Go through the entries below and write each one out exactly.

## Start

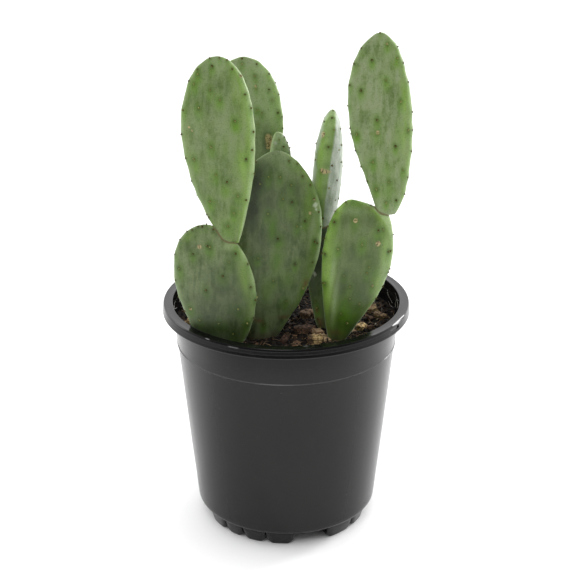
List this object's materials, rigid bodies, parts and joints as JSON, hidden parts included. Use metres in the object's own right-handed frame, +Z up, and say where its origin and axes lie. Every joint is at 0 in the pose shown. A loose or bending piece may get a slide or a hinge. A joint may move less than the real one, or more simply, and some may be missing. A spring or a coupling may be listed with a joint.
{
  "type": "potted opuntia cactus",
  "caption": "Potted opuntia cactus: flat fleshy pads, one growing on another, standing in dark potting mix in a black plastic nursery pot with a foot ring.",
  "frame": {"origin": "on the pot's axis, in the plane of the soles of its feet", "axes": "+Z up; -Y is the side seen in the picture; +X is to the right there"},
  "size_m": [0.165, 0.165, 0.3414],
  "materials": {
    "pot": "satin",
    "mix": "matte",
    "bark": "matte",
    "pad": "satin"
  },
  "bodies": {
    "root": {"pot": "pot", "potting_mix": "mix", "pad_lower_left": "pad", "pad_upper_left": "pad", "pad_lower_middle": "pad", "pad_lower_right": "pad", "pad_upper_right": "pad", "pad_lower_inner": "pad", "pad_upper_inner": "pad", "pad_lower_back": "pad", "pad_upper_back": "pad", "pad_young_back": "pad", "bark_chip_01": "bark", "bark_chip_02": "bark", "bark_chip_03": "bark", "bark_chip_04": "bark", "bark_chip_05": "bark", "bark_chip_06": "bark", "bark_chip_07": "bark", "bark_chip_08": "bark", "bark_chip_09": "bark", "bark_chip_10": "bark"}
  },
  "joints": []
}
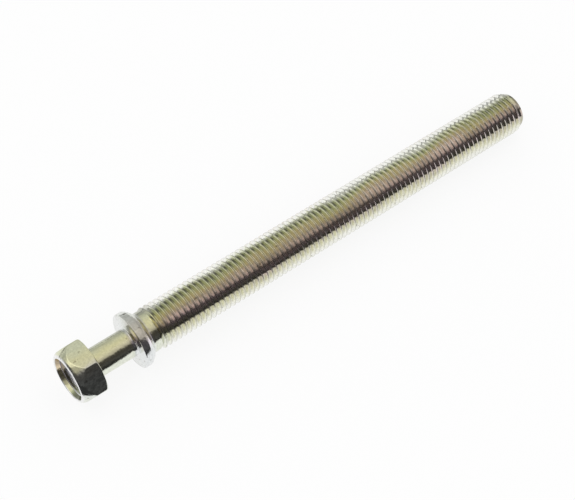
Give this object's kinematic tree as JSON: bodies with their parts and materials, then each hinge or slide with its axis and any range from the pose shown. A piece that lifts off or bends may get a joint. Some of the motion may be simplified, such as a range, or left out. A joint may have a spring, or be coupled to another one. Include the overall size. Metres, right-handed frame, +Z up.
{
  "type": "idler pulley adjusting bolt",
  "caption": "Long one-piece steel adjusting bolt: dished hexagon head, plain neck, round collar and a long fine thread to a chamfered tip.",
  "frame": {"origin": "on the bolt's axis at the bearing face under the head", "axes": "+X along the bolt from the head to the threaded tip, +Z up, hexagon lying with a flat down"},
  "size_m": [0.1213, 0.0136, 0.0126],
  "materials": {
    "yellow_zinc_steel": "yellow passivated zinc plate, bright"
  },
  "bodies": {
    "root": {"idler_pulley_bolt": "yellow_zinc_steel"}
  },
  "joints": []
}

## End

** EXERCISE OUTPUT **
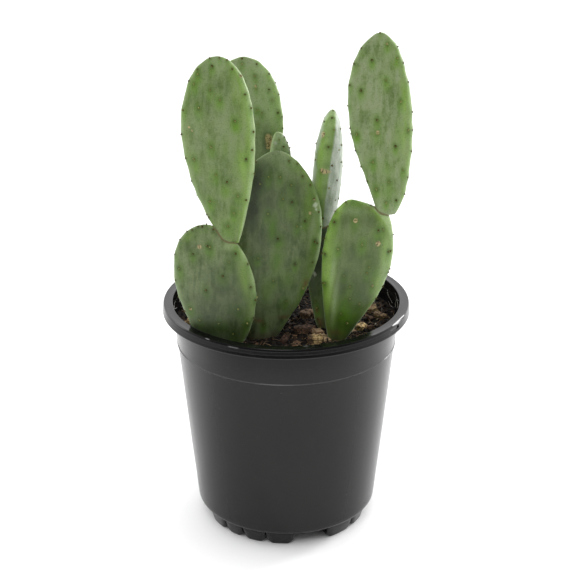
List this object's materials, rigid bodies, parts and joints as JSON, hidden parts included. Use metres in the object's own right-handed frame, +Z up, and say where its origin and axes lie. Every joint is at 0 in the pose shown. A loose or bending piece may get a slide or a hinge. A joint may move less than the real one, or more simply, and some may be missing. A spring or a coupling may be listed with a joint.
{
  "type": "potted opuntia cactus",
  "caption": "Potted opuntia cactus: flat fleshy pads, one growing on another, standing in dark potting mix in a black plastic nursery pot with a foot ring.",
  "frame": {"origin": "on the pot's axis, in the plane of the soles of its feet", "axes": "+Z up; -Y is the side seen in the picture; +X is to the right there"},
  "size_m": [0.165, 0.165, 0.3414],
  "materials": {
    "pot": "satin",
    "mix": "matte",
    "bark": "matte",
    "pad": "satin"
  },
  "bodies": {
    "root": {"pot": "pot", "potting_mix": "mix", "pad_lower_left": "pad", "pad_upper_left": "pad", "pad_lower_middle": "pad", "pad_lower_right": "pad", "pad_upper_right": "pad", "pad_lower_inner": "pad", "pad_upper_inner": "pad", "pad_lower_back": "pad", "pad_upper_back": "pad", "pad_young_back": "pad", "bark_chip_01": "bark", "bark_chip_02": "bark", "bark_chip_03": "bark", "bark_chip_04": "bark", "bark_chip_05": "bark", "bark_chip_06": "bark", "bark_chip_07": "bark", "bark_chip_08": "bark", "bark_chip_09": "bark", "bark_chip_10": "bark"}
  },
  "joints": []
}
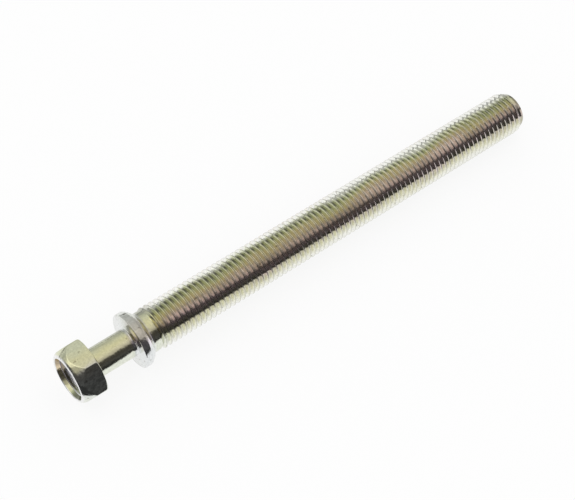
Give this object's kinematic tree as JSON: bodies with their parts and materials, then each hinge or slide with its axis and any range from the pose shown. A piece that lifts off or bends may get a joint. Some of the motion may be simplified, such as a range, or left out. A joint may have a spring, or be coupled to another one. Include the overall size. Metres, right-handed frame, +Z up.
{
  "type": "idler pulley adjusting bolt",
  "caption": "Long one-piece steel adjusting bolt: dished hexagon head, plain neck, round collar and a long fine thread to a chamfered tip.",
  "frame": {"origin": "on the bolt's axis at the bearing face under the head", "axes": "+X along the bolt from the head to the threaded tip, +Z up, hexagon lying with a flat down"},
  "size_m": [0.1213, 0.0136, 0.0126],
  "materials": {
    "yellow_zinc_steel": "yellow passivated zinc plate, bright"
  },
  "bodies": {
    "root": {"idler_pulley_bolt": "yellow_zinc_steel"}
  },
  "joints": []
}